How to Go Solar: The Quotes Are In. Now What?

October 27, 2015 | 10:27 am
John Rogers
Energy Campaign Analytic Lead

I’m at a key stage in my journey to solar-hood: I’ve got quotes in hand from multiple solar companies, and just needed to sort through ‘em. Here are a few surprising things about the bids, and what they mean for next steps.

More power, Scotty?

Solar sales associate and his handy-dandy sun-measurer-on-a-stick. (Credit: J. Rogers)

Gauging my roof’s solar potential. As wise comedian Steve Martin might have said, “A roof without solar panels is like a day without sunshine, and a day without sunshine is like… night.” (Credit: J. Rogers)

The first thing that struck me about the quotes was that the solar PV systems they were proposing were larger/more powerful than I had thought possible given our roof—40 to 50 percent more. The systems they’ve quoted me would be enough to cover all of our household needs and to satisfy a portion of my wife’s electric car’s appetite.

Granted, we’ve done a lot to make our house more efficient, which means less solar to cover those energy needs. But the math also has a lot to do with the technological options that make PV systems more tolerant of shade. That means that we can stretch the boundaries of where PV panels can go.

A bargain at any price

The second big piece, the price tag, was less of a surprise, given the price drops we’ve seen (and talked plenty about) in recent years. The basic set-ups were in that low, attractive range.

Given my roof constraints, though, I’m leaning toward a much higher efficiency panel that the quotes offered as an option. That bumps up the price appreciably. But it means I’d be able to eke more out of a smaller space (and keep the panels on the main roof only, rather than putting some on the garage, too).

Solar PV modules -- what I'm aiming for

Someday soon…

The bottom line ups and downs

There were a couple of other surprises on the financial side. The leasing options that have made solar so much more accessible, it turns out, aren’t necessarily available to customers (like me) served by municipal utilities, or munis, either because the utilities aren’t welcoming (as discussed here) or because munis make the solar leasing companies nervous as being too unpredictable. So it’s cash or credit for me.

Another surprise was that my west-southwest-facing roof is too far from southerly for my muni’s tastes: I won’t qualify for their subsidies. West-facing systems can be worth a lot to a utility, but I guess they’re not there. Yet.

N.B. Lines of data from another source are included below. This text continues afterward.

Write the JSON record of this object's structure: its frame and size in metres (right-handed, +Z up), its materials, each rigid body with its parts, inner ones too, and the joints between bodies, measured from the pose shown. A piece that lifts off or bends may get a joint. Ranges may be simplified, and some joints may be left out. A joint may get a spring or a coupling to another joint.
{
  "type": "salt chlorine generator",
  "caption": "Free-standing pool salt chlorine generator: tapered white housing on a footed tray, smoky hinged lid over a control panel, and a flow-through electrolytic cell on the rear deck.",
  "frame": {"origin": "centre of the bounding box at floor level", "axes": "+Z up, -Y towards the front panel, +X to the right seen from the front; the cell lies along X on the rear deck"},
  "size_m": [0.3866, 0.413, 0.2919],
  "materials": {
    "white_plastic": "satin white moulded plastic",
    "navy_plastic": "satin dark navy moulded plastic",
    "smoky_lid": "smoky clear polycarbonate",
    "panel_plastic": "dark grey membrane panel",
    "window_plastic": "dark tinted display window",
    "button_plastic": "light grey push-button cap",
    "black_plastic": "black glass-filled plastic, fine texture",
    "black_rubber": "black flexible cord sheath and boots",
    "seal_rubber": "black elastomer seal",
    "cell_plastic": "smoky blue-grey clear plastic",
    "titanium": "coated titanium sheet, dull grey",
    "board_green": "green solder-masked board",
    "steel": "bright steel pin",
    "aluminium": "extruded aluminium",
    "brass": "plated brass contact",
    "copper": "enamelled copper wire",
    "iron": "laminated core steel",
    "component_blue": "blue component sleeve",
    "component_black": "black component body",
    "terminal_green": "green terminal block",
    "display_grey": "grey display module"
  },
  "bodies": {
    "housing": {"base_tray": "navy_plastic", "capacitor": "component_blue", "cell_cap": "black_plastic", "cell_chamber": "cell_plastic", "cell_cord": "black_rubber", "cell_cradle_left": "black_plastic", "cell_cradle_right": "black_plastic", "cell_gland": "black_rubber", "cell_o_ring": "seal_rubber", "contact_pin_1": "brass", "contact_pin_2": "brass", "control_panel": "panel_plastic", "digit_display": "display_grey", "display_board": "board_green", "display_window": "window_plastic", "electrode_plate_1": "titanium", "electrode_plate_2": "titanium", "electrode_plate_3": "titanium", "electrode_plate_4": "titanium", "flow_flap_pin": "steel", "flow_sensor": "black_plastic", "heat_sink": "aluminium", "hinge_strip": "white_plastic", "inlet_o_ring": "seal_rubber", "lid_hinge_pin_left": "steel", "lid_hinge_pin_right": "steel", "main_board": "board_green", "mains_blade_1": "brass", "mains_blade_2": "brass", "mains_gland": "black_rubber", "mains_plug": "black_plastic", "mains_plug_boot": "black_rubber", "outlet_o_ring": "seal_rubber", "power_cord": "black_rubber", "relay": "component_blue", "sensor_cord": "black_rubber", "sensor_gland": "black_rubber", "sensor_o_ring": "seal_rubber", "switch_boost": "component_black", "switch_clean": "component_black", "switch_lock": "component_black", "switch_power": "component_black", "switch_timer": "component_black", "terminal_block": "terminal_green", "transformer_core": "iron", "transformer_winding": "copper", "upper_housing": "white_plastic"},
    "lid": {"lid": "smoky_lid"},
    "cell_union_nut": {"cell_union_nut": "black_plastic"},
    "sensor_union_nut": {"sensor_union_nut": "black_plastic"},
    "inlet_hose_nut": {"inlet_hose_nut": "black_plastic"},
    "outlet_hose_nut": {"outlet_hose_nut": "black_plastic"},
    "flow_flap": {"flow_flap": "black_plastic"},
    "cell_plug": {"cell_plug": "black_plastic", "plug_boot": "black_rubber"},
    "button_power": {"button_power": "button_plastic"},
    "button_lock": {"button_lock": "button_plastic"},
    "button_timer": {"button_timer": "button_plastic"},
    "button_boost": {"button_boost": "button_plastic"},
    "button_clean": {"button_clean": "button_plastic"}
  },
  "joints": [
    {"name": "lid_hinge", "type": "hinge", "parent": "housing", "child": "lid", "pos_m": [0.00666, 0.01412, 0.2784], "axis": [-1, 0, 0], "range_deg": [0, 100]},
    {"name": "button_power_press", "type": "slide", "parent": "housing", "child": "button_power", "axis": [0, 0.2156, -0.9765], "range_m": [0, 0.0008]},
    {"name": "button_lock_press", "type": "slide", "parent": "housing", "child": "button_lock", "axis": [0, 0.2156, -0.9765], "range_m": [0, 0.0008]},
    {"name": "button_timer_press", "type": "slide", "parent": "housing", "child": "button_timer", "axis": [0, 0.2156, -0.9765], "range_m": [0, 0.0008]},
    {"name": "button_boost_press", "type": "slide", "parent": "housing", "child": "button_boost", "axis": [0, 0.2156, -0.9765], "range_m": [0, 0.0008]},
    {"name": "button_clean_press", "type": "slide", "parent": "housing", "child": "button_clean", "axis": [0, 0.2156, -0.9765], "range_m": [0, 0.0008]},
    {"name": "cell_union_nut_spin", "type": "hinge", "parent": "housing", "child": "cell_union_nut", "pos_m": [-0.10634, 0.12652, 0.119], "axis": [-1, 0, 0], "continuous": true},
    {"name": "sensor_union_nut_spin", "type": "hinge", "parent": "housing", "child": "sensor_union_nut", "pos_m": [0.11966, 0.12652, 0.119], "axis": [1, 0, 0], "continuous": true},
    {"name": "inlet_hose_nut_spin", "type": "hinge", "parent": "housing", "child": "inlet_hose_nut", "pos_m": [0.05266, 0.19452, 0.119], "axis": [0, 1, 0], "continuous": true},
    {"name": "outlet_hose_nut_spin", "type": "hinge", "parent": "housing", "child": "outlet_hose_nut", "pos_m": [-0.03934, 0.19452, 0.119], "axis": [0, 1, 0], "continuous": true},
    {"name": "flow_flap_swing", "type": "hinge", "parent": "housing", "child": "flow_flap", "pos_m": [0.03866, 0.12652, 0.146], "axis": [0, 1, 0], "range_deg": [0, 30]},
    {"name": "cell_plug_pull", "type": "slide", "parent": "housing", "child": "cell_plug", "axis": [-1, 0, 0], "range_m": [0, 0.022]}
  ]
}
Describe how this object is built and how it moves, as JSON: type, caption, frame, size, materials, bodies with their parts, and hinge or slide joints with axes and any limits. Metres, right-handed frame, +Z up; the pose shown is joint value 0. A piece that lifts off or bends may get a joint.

But in other respects, my muni is welcoming. The local subsidies aren’t bad, for those who qualify. And their time-of-use rate, which makes power more expensive in the afternoon but much cheaper at night (when we’re likely to be charging the EV), means any solar electrons will mostly be offsetting more expensive ones. That’s good for us, and good for the utility and its other customers, if we’re helping avoid expensive power and expensive peaks in power use.

Now what?

A few other things needed sorting out as I looked through the quotes, stuff like:

  • What’s included. Is it the same for each quote, so that I can do an apples-to-apples comparison?
  • What it’s going to take to get there. I’m likely to have to replace the part of the roof the panels are going to go on, so that they have nice new roof to spend the next few decades on. Solar companies also need to make sure that the roof is strong enough for the panels, with snow and wind and whatever else thrown in, so that may mean a visit from a structural engineer.
  • Most importantly: How soon I can get solarized. Getting the roof redone and other stuff could take time this late in the year (winter is coming, the calendar tells us, even if the weather isn’t on the same page right now).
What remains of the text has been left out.